What is lazy eye/ambyopia?

What is lazy eye caused by?

It develops when there's a breakdown in how the brain and the eye work together, and the brain can't recognize the sight from one eye. Over time, the brain relies more and more on the other, stronger eye — while vision in the weaker eye gets worse. It's called “lazy eye” because the stronger eye works better.

How is lazy eye diagnosed?

Lazy eye is diagnosed through a routine eye exam. Your child’s first eye exam should take place between the ages of 6 and 12 months old. Pediatricians routinely screen for general eye problems.

Lazy Eye Signs and Symptoms

Signs and symptoms of lazy eye include:

  • Misalignment of the eyes, or strabismus
  • Poor depth perception and peripheral vision
  • Repeated eye closure or squinting
  • Eyes that don’t move in the same direction when the child is trying to focus.
  • A persistent head turn or head tilt
  • Persistent shaking of the eyes

Lazy Eye Treatment

Lazy eye is generally treated by forcing the nonworking eye to work more actively. Lazy eye should be treated in early childhood to prevent it from becoming permanent, but studies have shown that older children may also benefit from treatment.

Eye patch

The standard treatment method for lazy eye, an eye patch is placed on the stronger eye in order to restore the brain’s attention to the visual input from the weaker eye. This allows proper visual development to occur in the weaker eye.

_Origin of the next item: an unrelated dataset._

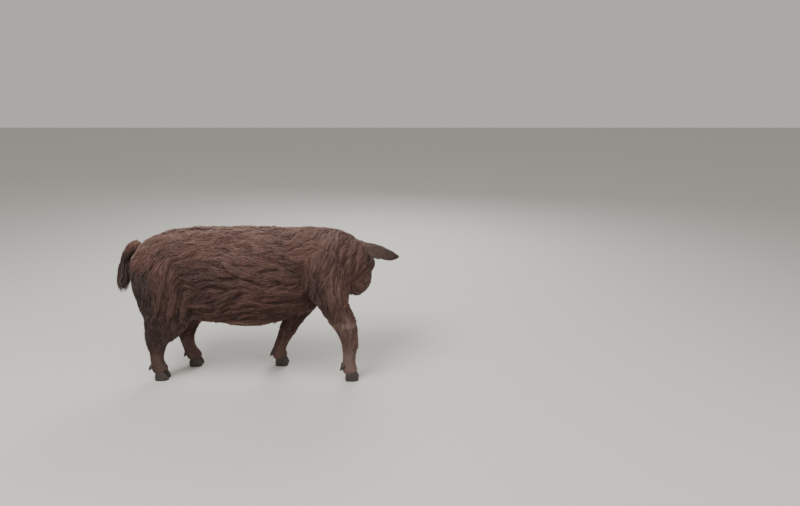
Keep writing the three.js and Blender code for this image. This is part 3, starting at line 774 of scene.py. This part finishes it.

Corrective lenses and glasses

When dealing with lazy eye from refractive errors, vision restoration can be achieved with vision correcting glasses or contact lenses. 

Atropine eye drops

Similar to the patch method, this treatment is administered in the form of eye drops into the stronger eye, which temporarily weakens its vision. This restores the connection between the brain and the weaker eye to strengthen its visual input.

This treatment involves constant dilation of the strong eye, which can bring about light sensitivity and difficulty in clearly seeing near objects during treatment. This form of treatment is most useful for farsighted prescriptions.


Treatment of strabismic amblyopia often involves strabismus surgery to align the eyes. This surgery is typically followed by additional treatment methods such as the use of an eye patch on the stronger eye, atropine eye drops to the stronger eye, and/or eye therapy exercises to strengthen the weaker eye. In some cases, more than one strabismus surgery may be needed.